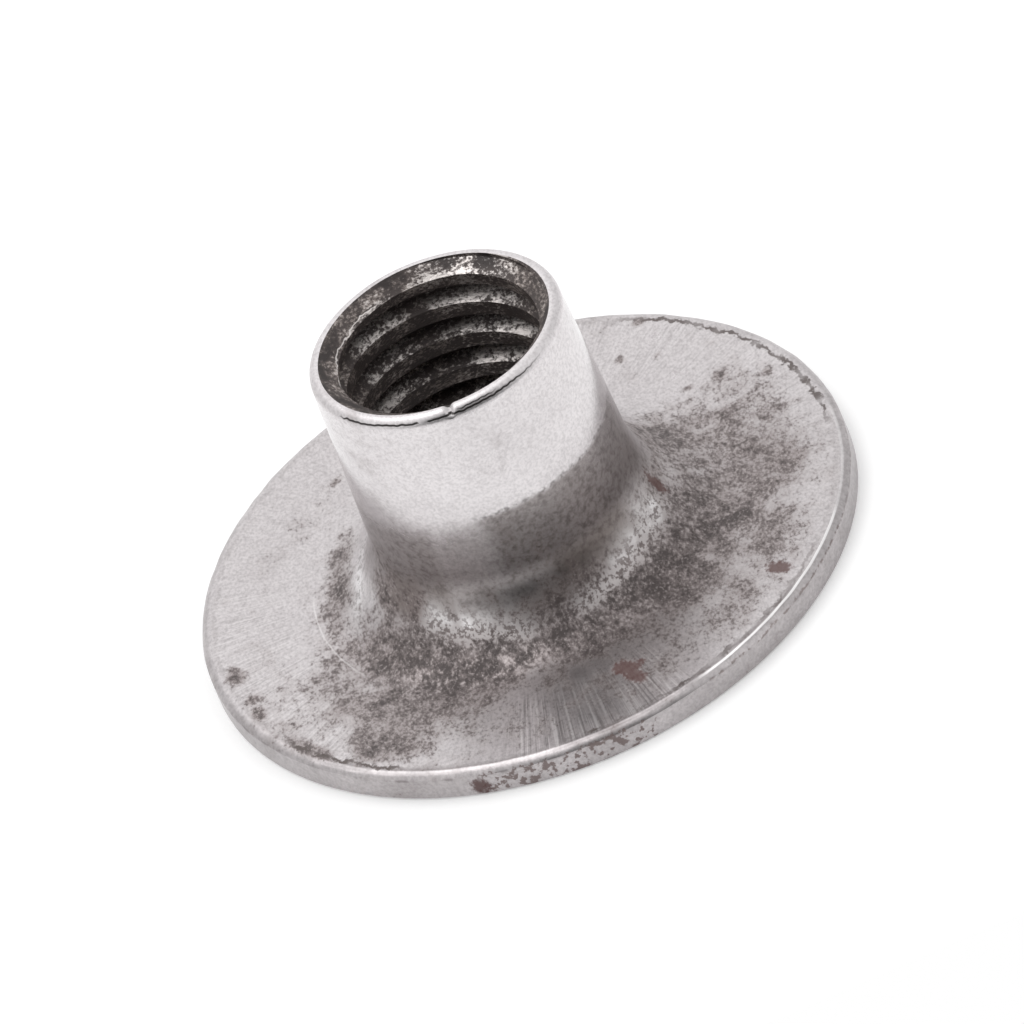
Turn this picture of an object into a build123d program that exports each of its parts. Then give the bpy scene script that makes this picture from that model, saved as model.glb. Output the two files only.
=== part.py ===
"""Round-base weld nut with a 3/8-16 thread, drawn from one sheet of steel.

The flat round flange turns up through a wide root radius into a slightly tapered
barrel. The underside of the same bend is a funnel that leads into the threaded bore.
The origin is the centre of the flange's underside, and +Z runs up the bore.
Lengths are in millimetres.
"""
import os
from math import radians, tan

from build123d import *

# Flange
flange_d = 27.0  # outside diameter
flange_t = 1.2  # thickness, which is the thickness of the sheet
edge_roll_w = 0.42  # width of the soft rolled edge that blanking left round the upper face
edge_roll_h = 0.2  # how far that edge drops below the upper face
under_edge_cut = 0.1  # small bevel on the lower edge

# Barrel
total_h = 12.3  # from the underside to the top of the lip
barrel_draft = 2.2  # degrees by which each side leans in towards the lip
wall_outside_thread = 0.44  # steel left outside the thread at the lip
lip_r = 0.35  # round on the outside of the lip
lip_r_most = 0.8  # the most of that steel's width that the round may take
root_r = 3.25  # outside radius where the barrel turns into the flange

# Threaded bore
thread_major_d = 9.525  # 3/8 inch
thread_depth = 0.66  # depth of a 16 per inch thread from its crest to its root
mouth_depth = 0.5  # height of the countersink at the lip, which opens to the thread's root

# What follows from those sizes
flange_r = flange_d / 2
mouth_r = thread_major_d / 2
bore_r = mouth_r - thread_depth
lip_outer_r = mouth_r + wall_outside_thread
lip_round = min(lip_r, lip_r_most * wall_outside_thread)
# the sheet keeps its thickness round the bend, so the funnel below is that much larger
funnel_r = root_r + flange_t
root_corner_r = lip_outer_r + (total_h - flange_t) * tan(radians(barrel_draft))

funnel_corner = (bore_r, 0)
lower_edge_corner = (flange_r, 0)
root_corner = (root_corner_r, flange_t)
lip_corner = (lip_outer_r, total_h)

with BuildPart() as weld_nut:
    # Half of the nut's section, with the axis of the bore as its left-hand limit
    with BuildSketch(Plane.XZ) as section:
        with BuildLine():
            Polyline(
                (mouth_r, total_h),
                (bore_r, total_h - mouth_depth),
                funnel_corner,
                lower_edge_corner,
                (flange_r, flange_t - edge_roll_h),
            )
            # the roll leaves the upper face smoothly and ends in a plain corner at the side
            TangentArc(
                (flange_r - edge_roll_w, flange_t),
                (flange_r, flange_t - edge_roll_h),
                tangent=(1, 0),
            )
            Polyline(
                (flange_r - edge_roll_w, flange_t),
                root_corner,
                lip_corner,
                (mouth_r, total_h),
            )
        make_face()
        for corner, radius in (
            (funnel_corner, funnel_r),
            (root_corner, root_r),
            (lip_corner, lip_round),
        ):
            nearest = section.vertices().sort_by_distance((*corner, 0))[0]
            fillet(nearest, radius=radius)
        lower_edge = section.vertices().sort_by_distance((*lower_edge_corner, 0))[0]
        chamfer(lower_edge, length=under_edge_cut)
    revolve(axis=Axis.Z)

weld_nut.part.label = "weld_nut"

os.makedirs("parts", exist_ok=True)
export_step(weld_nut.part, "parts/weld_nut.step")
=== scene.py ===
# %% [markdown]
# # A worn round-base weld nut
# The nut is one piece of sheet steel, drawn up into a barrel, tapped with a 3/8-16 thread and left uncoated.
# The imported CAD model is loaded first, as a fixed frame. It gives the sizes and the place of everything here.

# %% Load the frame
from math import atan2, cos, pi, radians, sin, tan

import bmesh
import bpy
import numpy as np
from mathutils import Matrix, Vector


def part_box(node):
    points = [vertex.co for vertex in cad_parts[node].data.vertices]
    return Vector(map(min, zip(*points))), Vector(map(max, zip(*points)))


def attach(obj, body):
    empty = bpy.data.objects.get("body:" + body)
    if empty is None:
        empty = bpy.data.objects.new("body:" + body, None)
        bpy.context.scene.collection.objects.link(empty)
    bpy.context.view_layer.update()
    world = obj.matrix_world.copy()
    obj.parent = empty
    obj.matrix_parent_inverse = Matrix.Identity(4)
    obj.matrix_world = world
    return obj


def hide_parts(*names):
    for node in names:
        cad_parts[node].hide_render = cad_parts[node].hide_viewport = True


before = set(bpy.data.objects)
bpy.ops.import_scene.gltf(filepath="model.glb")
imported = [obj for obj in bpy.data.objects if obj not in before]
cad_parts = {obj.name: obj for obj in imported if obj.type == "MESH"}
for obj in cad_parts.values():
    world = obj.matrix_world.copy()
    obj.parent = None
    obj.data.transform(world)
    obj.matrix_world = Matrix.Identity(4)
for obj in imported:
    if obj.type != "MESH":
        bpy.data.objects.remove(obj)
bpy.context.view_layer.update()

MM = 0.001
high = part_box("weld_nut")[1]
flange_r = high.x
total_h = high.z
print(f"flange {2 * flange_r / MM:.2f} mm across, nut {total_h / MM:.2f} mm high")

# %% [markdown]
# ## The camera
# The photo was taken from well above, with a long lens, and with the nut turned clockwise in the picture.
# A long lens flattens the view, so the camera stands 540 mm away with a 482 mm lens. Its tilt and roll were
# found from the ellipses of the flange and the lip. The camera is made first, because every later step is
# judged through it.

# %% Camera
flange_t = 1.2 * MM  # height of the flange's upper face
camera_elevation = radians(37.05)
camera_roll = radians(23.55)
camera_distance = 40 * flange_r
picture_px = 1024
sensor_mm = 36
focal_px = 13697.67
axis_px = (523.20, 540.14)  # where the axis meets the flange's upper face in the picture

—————

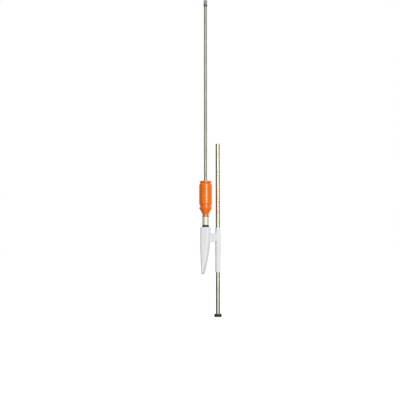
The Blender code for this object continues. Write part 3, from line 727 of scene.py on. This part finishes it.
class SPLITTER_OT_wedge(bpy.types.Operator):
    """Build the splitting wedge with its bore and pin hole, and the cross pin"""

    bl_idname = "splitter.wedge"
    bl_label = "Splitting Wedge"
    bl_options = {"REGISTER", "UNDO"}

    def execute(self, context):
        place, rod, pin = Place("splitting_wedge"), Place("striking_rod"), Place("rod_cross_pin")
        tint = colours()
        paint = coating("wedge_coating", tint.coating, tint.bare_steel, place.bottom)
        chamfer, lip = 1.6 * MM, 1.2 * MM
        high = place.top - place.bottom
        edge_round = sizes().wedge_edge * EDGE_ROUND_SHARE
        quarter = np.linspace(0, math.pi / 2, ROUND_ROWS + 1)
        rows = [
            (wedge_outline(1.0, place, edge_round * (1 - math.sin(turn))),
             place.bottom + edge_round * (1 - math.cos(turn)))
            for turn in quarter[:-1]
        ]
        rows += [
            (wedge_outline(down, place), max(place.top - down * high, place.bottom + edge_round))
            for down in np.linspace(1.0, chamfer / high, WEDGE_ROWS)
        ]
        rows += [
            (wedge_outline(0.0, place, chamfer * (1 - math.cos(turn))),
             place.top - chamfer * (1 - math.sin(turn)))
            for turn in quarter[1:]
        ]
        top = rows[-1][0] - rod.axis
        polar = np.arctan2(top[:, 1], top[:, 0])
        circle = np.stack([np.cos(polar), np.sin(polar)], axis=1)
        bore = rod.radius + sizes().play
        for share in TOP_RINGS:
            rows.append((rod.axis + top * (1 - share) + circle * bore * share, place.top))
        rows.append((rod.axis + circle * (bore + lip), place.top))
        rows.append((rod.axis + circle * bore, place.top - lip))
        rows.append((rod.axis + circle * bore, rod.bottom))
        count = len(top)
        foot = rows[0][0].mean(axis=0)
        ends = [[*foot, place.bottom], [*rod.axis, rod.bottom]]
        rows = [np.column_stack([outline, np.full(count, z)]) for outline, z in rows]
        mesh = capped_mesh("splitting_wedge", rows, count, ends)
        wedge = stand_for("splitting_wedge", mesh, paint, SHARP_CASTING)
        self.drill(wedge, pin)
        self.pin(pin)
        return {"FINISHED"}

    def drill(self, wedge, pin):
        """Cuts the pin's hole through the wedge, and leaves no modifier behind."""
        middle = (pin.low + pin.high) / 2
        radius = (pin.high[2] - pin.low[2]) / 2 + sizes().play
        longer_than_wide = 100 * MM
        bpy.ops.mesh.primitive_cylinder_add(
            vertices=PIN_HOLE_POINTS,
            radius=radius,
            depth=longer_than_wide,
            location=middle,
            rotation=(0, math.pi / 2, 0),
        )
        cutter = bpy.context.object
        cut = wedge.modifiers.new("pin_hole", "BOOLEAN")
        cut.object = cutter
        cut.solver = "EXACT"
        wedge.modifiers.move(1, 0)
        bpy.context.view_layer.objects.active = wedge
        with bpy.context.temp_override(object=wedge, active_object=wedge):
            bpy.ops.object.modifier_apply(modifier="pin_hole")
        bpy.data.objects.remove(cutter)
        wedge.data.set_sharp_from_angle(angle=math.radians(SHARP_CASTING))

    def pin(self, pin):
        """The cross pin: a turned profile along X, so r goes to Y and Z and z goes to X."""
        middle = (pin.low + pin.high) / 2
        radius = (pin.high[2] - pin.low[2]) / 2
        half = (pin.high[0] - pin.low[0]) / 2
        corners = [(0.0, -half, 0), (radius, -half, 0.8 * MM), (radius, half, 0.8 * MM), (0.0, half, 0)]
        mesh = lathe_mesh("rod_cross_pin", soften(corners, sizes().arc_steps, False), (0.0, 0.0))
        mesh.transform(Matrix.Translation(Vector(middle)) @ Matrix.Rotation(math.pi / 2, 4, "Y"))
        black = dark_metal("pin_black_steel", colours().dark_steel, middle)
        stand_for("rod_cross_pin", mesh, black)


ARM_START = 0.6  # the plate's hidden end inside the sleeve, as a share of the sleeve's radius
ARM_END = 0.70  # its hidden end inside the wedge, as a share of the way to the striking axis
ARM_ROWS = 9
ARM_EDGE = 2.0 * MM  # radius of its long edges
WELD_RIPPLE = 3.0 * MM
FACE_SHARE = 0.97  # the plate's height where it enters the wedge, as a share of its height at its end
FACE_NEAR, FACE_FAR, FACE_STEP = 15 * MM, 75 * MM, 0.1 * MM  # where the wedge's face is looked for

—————

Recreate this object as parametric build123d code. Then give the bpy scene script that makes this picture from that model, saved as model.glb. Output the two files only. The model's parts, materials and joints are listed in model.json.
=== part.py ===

—————

▶ _Exercise_
Starting with the line with "Turn this picture" and ending with the line with "sheet of steel.", extract every line exactly and nothing outside that span.

▶ _Written solution_
Turn this picture of an object into a build123d program that exports each of its parts. Then give the bpy scene script that makes this picture from that model, saved as model.glb. Output the two files only.
=== part.py ===
"""Round-base weld nut with a 3/8-16 thread, drawn from one sheet of steel.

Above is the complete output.